Aim of the task:
Using the listing below, select the lines with the word "part" and copy them.

Given information:
* begin *

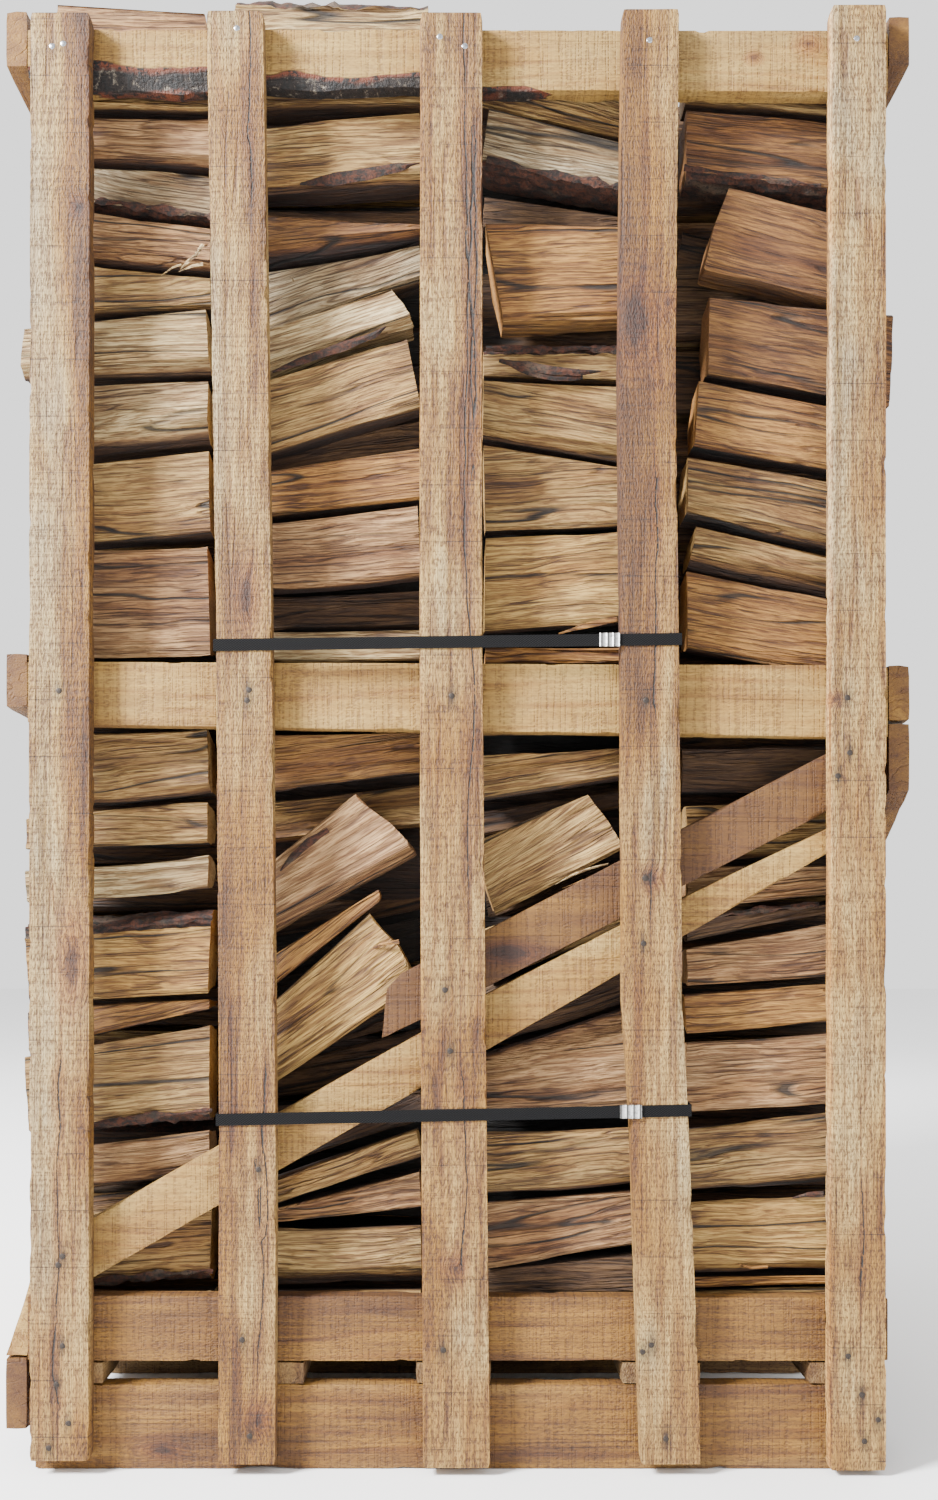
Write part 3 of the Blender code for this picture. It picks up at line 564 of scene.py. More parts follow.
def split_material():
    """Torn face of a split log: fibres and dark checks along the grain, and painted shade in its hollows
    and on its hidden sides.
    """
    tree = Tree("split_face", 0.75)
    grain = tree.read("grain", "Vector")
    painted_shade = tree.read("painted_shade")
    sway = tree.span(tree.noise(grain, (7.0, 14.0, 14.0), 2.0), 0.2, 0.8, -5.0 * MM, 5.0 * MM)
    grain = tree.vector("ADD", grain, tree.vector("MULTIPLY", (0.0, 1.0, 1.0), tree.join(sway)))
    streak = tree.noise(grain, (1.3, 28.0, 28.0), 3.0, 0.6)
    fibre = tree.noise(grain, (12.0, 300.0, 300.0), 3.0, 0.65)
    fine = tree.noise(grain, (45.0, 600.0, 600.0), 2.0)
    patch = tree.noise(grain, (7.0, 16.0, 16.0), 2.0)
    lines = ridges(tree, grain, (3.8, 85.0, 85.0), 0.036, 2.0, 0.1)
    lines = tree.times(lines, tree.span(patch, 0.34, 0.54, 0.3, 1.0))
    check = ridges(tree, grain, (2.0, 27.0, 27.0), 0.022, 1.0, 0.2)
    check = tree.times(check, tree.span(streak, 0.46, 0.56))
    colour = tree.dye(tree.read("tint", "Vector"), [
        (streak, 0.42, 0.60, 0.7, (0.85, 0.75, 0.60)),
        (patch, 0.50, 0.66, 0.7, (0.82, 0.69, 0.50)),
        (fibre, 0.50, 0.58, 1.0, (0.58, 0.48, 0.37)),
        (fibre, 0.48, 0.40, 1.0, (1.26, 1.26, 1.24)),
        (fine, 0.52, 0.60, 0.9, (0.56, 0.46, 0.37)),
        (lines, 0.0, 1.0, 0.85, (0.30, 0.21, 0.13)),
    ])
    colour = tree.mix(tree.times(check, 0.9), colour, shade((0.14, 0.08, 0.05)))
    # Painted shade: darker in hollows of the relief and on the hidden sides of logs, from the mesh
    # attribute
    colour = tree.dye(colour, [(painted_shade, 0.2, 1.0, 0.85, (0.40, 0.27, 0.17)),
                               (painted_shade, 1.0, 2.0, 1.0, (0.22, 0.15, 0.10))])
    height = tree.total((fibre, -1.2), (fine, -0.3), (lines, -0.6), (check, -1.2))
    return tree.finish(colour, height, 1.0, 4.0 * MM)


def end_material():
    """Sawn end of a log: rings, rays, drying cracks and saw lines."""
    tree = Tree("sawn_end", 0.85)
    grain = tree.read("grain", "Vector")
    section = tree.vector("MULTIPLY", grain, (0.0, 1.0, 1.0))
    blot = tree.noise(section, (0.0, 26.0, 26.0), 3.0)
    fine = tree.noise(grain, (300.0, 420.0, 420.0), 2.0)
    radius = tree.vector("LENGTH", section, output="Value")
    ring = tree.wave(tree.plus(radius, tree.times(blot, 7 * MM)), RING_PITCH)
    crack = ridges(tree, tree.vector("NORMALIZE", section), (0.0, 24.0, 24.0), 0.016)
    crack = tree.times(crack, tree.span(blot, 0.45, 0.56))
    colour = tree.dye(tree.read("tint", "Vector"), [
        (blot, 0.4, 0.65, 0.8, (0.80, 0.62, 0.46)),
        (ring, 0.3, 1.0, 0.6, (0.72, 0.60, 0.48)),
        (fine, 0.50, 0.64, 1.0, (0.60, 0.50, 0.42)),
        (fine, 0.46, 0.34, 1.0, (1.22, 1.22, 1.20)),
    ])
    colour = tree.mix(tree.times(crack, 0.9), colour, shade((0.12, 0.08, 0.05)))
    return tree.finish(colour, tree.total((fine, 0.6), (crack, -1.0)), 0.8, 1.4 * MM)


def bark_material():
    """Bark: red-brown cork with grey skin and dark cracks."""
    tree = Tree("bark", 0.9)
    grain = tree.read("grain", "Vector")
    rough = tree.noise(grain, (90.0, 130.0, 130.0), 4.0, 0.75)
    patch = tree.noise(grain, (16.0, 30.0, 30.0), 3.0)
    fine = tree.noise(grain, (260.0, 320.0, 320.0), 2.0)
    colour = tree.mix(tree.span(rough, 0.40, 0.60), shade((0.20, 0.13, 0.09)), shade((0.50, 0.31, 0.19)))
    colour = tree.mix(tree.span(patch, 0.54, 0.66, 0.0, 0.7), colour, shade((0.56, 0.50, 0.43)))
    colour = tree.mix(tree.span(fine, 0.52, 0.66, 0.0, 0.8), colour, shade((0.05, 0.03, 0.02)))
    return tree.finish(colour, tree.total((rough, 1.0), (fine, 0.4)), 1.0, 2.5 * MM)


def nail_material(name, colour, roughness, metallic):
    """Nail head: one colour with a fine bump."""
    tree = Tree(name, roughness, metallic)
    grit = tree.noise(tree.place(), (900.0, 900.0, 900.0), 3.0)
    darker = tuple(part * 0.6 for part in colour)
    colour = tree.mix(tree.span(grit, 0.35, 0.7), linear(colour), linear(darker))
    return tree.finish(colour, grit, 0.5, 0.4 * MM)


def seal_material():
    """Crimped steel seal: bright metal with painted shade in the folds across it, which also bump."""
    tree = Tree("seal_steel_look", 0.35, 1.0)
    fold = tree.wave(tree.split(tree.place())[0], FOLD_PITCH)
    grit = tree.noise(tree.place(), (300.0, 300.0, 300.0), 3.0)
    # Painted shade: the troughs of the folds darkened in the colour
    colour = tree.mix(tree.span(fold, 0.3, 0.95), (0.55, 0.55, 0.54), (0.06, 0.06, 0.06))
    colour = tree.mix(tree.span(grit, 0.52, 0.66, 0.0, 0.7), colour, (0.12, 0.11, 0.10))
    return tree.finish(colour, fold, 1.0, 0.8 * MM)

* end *

Worked answer:
Write part 3 of the Blender code for this picture. It picks up at line 564 of scene.py. More parts follow.
    darker = tuple(part * 0.6 for part in colour)